→ Task goal: Your task is to print all of the data word for word.

→ Supplied data:
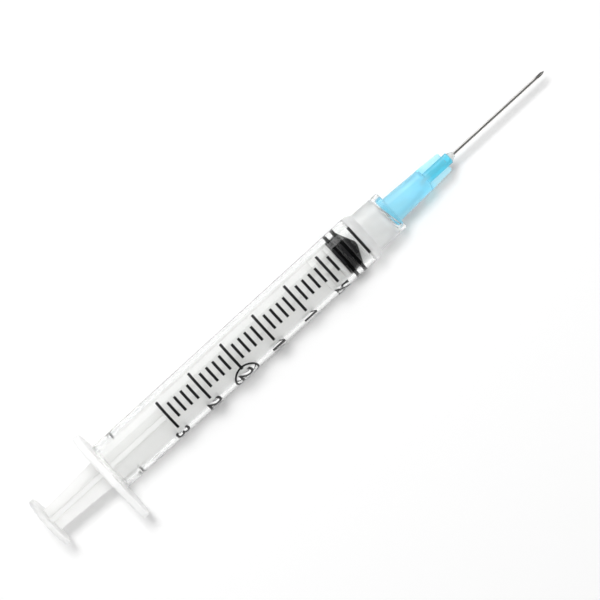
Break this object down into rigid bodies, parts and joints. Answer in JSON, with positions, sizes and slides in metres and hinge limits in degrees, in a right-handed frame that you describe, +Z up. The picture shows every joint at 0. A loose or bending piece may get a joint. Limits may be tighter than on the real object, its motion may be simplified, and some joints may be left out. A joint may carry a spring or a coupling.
{
  "type": "hypodermic syringe",
  "caption": "Disposable hypodermic syringe with a clear graduated barrel, white plunger rod, black rubber stopper, Luer-lock collar and a fitted needle with a light blue hub.",
  "frame": {"origin": "on the barrel's axis, at the front face of the finger flange", "axes": "+X along the barrel's axis toward the needle's point, +Z up from the surface the syringe lies on, out through the middle of the printed scale, +Y toward the flange's short wing"},
  "size_m": [0.133, 0.0213, 0.012],
  "materials": {
    "clear_barrel": "clear, glossy",
    "white_rod": "satin",
    "black_rubber": "satin",
    "blue_hub": "translucent, glossy",
    "steel_tube": "polished",
    "clear_glue": "clear, glossy"
  },
  "bodies": {
    "barrel": {"barrel": "clear_barrel"},
    "stopper": {"stopper": "black_rubber"},
    "plunger": {"plunger_rod": "white_rod"},
    "needle": {"needle_hub": "blue_hub", "cannula": "steel_tube", "needle_adhesive": "clear_glue"}
  },
  "joints": [
    {"name": "plunger_slide", "type": "slide", "parent": "barrel", "child": "stopper", "axis": [1, 0, 0], "range_m": [-0.054, 0.002]},
    {"name": "plunger_turn", "type": "hinge", "parent": "stopper", "child": "plunger", "pos_m": [0, 0, 0], "axis": [1, 0, 0], "continuous": true},
    {"name": "needle_pull", "type": "slide", "parent": "barrel", "child": "needle", "axis": [1, 0, 0], "range_m": [0, 0.012]}
  ]
}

→ Task answer:
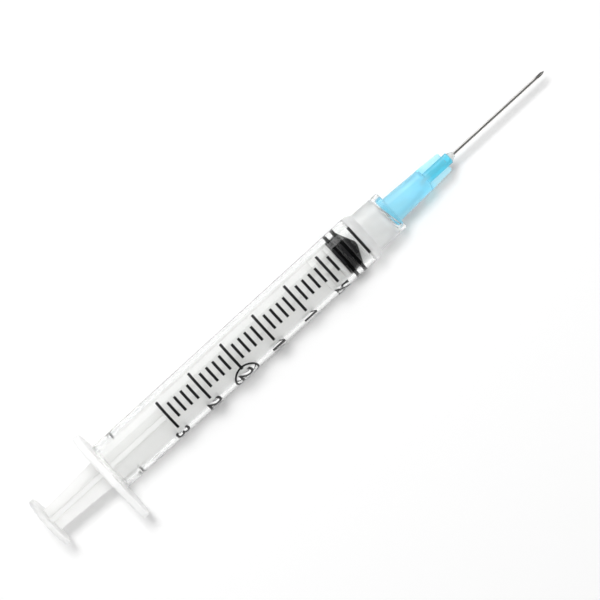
Break this object down into rigid bodies, parts and joints. Answer in JSON, with positions, sizes and slides in metres and hinge limits in degrees, in a right-handed frame that you describe, +Z up. The picture shows every joint at 0. A loose or bending piece may get a joint. Limits may be tighter than on the real object, its motion may be simplified, and some joints may be left out. A joint may carry a spring or a coupling.
{
  "type": "hypodermic syringe",
  "caption": "Disposable hypodermic syringe with a clear graduated barrel, white plunger rod, black rubber stopper, Luer-lock collar and a fitted needle with a light blue hub.",
  "frame": {"origin": "on the barrel's axis, at the front face of the finger flange", "axes": "+X along the barrel's axis toward the needle's point, +Z up from the surface the syringe lies on, out through the middle of the printed scale, +Y toward the flange's short wing"},
  "size_m": [0.133, 0.0213, 0.012],
  "materials": {
    "clear_barrel": "clear, glossy",
    "white_rod": "satin",
    "black_rubber": "satin",
    "blue_hub": "translucent, glossy",
    "steel_tube": "polished",
    "clear_glue": "clear, glossy"
  },
  "bodies": {
    "barrel": {"barrel": "clear_barrel"},
    "stopper": {"stopper": "black_rubber"},
    "plunger": {"plunger_rod": "white_rod"},
    "needle": {"needle_hub": "blue_hub", "cannula": "steel_tube", "needle_adhesive": "clear_glue"}
  },
  "joints": [
    {"name": "plunger_slide", "type": "slide", "parent": "barrel", "child": "stopper", "axis": [1, 0, 0], "range_m": [-0.054, 0.002]},
    {"name": "plunger_turn", "type": "hinge", "parent": "stopper", "child": "plunger", "pos_m": [0, 0, 0], "axis": [1, 0, 0], "continuous": true},
    {"name": "needle_pull", "type": "slide", "parent": "barrel", "child": "needle", "axis": [1, 0, 0], "range_m": [0, 0.012]}
  ]
}